La cour d'appel de Paris a récemment suspendu l'enquête du juge d'instruction sur des soupçons de détournements de fonds publics entre 2009 et 2014, qui vise plusieurs élus ou anciens élus de l'ex-UMP au Sénat, a-t-on appris jeudi de sources proches du dossier.
Le 14 juin, la cour a ordonné au juge d'instruction de suspendre son enquête, le temps qu'elle se prononce sur les recours de cinq sénateurs ou ex-élus qui contestent la régularité de leur mise en examen avec un argument juridique qui rappelle l'affaire Fillon.

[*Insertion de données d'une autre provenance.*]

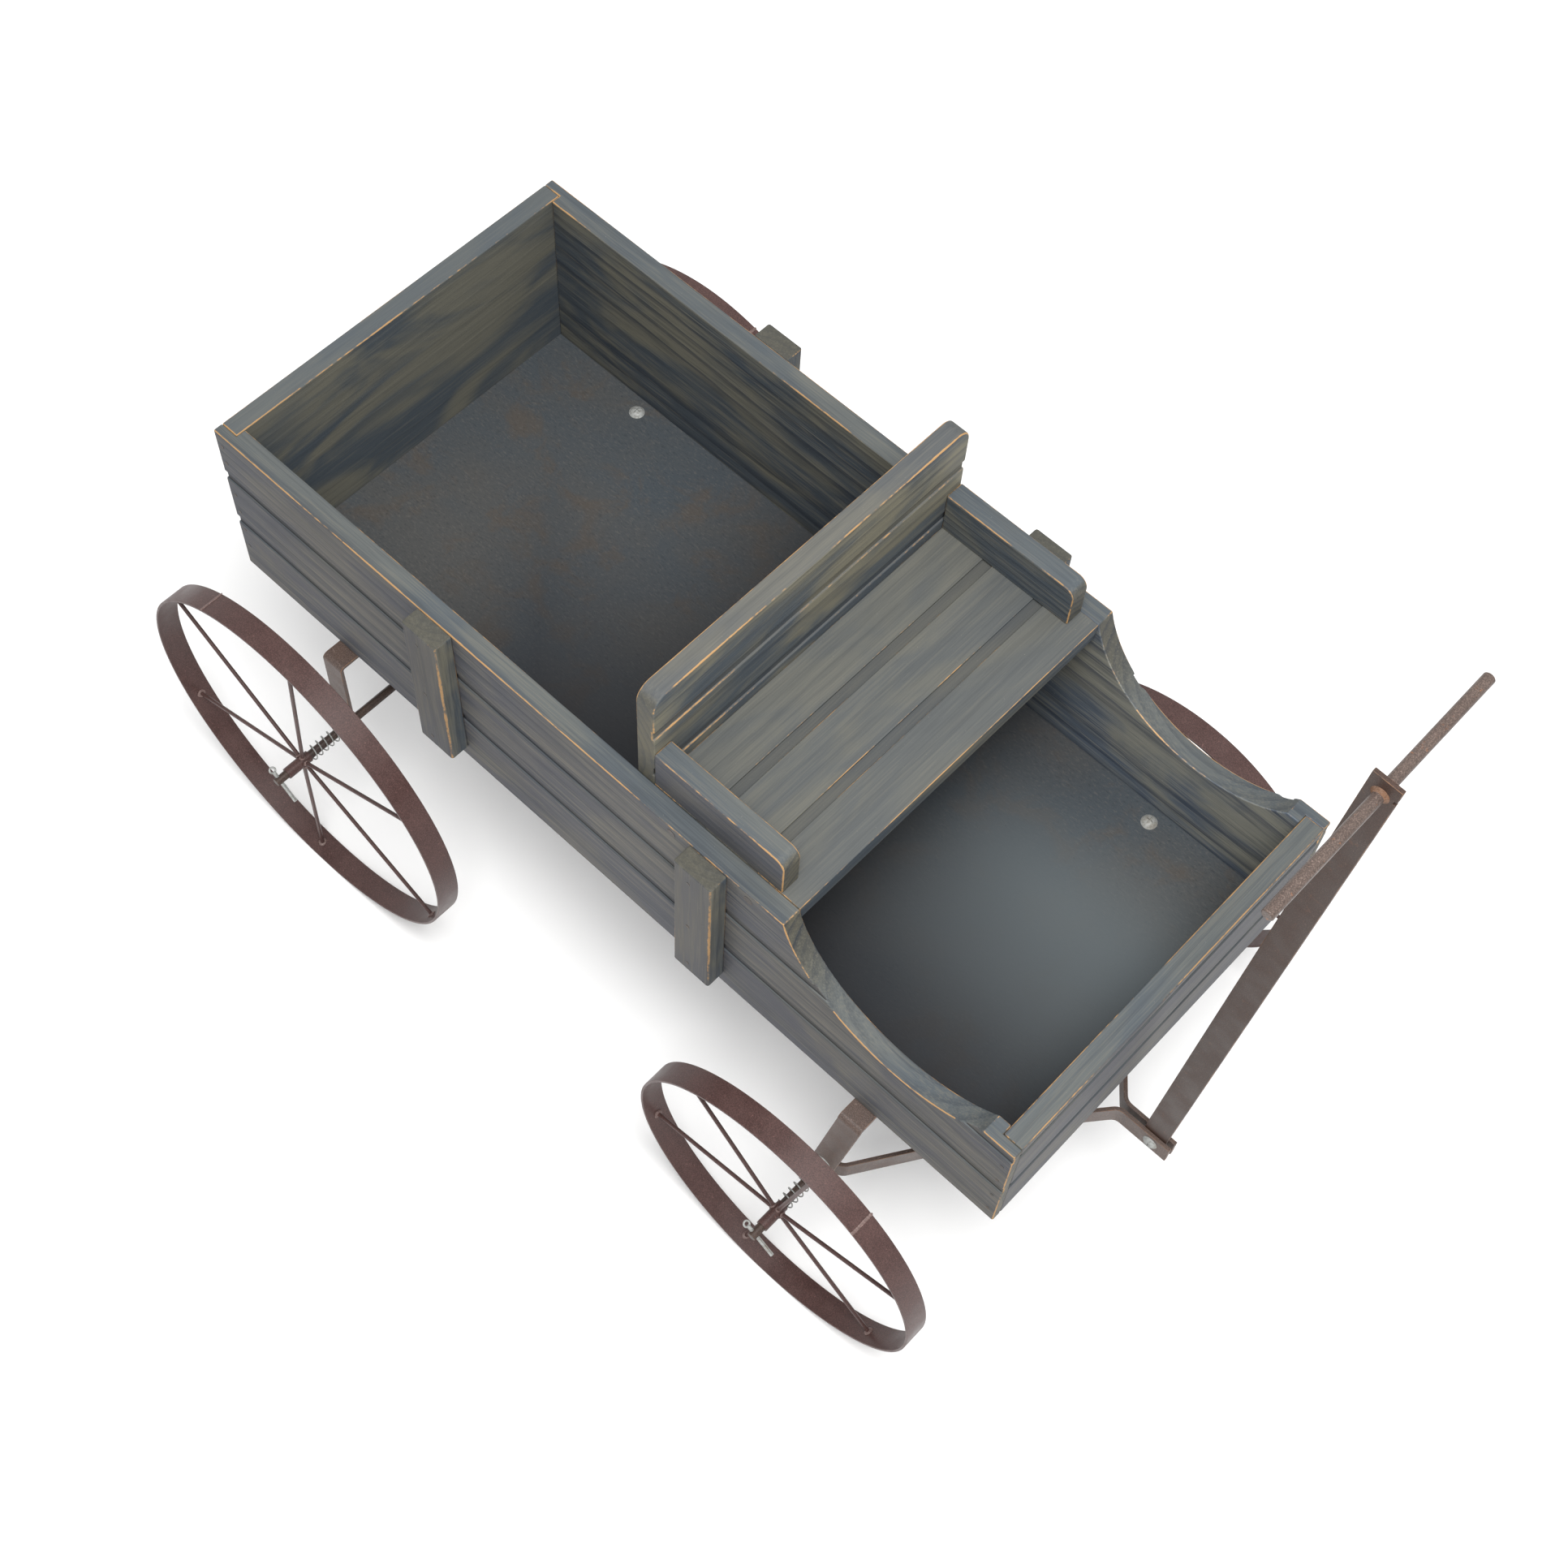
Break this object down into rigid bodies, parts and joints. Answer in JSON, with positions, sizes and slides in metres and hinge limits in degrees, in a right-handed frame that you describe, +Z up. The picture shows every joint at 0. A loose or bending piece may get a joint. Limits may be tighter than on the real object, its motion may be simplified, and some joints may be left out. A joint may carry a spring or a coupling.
{
  "type": "garden wagon",
  "caption": "Wooden buckboard garden wagon: grooved plank box with scooped sides, bench seat, spoked iron wheels on rod axles and a hinged flat-bar pull handle",
  "frame": {"origin": "on the ground, under the middle of the overall length and width", "axes": "+X forward towards the pull handle, +Y to the wagon's left, +Z up"},
  "size_m": [0.8266, 0.486, 0.6934],
  "materials": {
    "stained_wood": "thin blue-grey stain over pine, rubbed back on the edges",
    "floor_board": "dark slate stain on a smooth panel",
    "wheel_iron": "brown-purple satin paint with fine speckle",
    "strap_iron": "grey-brown satin paint",
    "rusty_weld": "bare weld with orange rust",
    "zinc": "bright zinc plating",
    "nail_steel": "dulled steel"
  },
  "bodies": {
    "chassis": {"side_board_left": "stained_wood", "side_board_right": "stained_wood", "rear_board": "stained_wood", "front_board": "stained_wood", "slat_rear_left": "stained_wood", "slat_rear_right": "stained_wood", "slat_front_left": "stained_wood", "slat_front_right": "stained_wood", "seat_board": "stained_wood", "backrest_board": "stained_wood", "armrest_left": "stained_wood", "armrest_right": "stained_wood", "floor_panel": "floor_board", "rear_bracket": "strap_iron", "front_bracket": "strap_iron", "rear_axle": "strap_iron", "front_axle": "strap_iron", "floor_screws": "zinc", "floor_nuts": "zinc", "tow_strap_left": "strap_iron", "tow_strap_right": "strap_iron", "strap_screws": "zinc", "strap_nuts": "zinc", "pivot_screw": "zinc", "pivot_nut": "zinc", "seat_screws": "nail_steel", "backrest_screws": "nail_steel", "armrest_nails": "nail_steel", "slat_nails": "nail_steel", "corner_nails": "nail_steel", "rear_left_spring": "zinc", "rear_left_pin": "zinc", "rear_right_spring": "zinc", "rear_right_pin": "zinc", "front_left_spring": "zinc", "front_left_pin": "zinc", "front_right_spring": "zinc", "front_right_pin": "zinc"},
    "rear_left_wheel": {"rear_left_rim": "wheel_iron", "rear_left_spokes": "wheel_iron", "rear_left_hub": "wheel_iron"},
    "rear_right_wheel": {"rear_right_rim": "wheel_iron", "rear_right_spokes": "wheel_iron", "rear_right_hub": "wheel_iron"},
    "front_left_wheel": {"front_left_rim": "wheel_iron", "front_left_spokes": "wheel_iron", "front_left_hub": "wheel_iron"},
    "front_right_wheel": {"front_right_rim": "wheel_iron", "front_right_spokes": "wheel_iron", "front_right_hub": "wheel_iron"},
    "handle": {"handle_bar": "strap_iron", "handle_grip": "strap_iron", "handle_welds": "rusty_weld"}
  },
  "joints": [
    {"name": "rear_left_wheel_spin", "type": "hinge", "parent": "chassis", "child": "rear_left_wheel", "pos_m": [-0.26032, 0.2142, 0.153], "axis": [0, 1, 0], "continuous": true},
    {"name": "rear_right_wheel_spin", "type": "hinge", "parent": "chassis", "child": "rear_right_wheel", "pos_m": [-0.26032, -0.2142, 0.153], "axis": [0, 1, 0], "continuous": true},
    {"name": "front_left_wheel_spin", "type": "hinge", "parent": "chassis", "child": "front_left_wheel", "pos_m": [0.22268, 0.2142, 0.1255], "axis": [0, 1, 0], "continuous": true},
    {"name": "front_right_wheel_spin", "type": "hinge", "parent": "chassis", "child": "front_right_wheel", "pos_m": [0.22268, -0.2142, 0.1255], "axis": [0, 1, 0], "continuous": true},
    {"name": "handle_swing", "type": "hinge", "parent": "chassis", "child": "handle", "pos_m": [0.37868, 0, 0.139], "axis": [0, 1, 0], "range_deg": [-7, 100]}
  ]
}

Ces derniers mois, l'enquête s'était accélérée avec les mises en examen de sept actuels ou anciens sénateurs, notamment Les Républicains (ex-UMP) Jean-Claude Carle, ex-trésorier du groupe UMP sénatorial, et Henri de Raincourt, ex-président du groupe, pour "recel de détournements de fonds publics".
Les dernières en date sont intervenues le 26 avril et le 16 mai: l'ex-sénateur Pierre Martin et Bruno Sido, élu de la Haute-Marne, ont été mis en examen. Trois autres sont par ailleurs placés sous le statut intermédiaire de témoins assistés.
Les enquêteurs s'intéressent à un possible système occulte de compléments de revenus avec des sommes d'argent remises à des sénateurs depuis deux comptes du groupe UMP à la chambre haute, et par le biais notamment de l'URS, un sous-groupe rallié par d'anciens giscardiens et centristes à la fondation de l'UMP en 2002.
Les juges s'interrogent notamment sur la légalité de la "ristourne" qui permettait aux sénateurs de reverser au groupe les fonds non utilisés pour l'embauche d'assistants parlementaires puis d'en récupérer une partie.
Au total, neuf personnes ont été mises en examen dans l'information judiciaire ouverte fin 2013 après une enquête du parquet de Paris, suite à un signalement Tracfin.
Alors que d'autres convocations étaient à prévoir, l'avocat de cinq élus, dont Jean-Claude Carle et Henri de Raincourt, a saisi la chambre de l'instruction d'une requête pour faire annuler leur mise en examen tout en réclamant la suspension des investigations. Ils contestent tout détournement.
Dans leur requête du 21 avril, ils soutiennent que les groupes parlementaires "disposent librement des fonds publics qu'ils reçoivent", selon une source proche du dossier.
"Au regard de la séparation des pouvoirs, le juge judiciaire ne peut s’immiscer dans la gestion des groupes parlementaires qui s’administrent librement", a déclaré Me Antoine Beauquier à l'AFP.
Ils font valoir également que le détournement de fonds public est applicable aux personnes "chargées d'une mission de service public", mais pas aux parlementaires, qui eux sont investis d'un "mandat électif".
Cet argument rejoint celui développé par les avocats de François Fillon, au début de l'affaire des emplois fictifs présumés de sa femme et de ses enfants au Parlement qui lui vaut d'être mis en examen notamment pour "détournements de fonds publics".
"La justice considère que les questions posées sont trop importantes pour laisser l'information judiciaire se poursuivre sans que les recours ne soient tranchés", a expliqué une source proche du dossier.
Les sénateurs perçoivent 5.300 euros nets d'indemnités mensuelles, et quelque 6.000 euros par mois pour les frais de mandat (IRFM) et une autre indemnité pour leurs collaborateurs.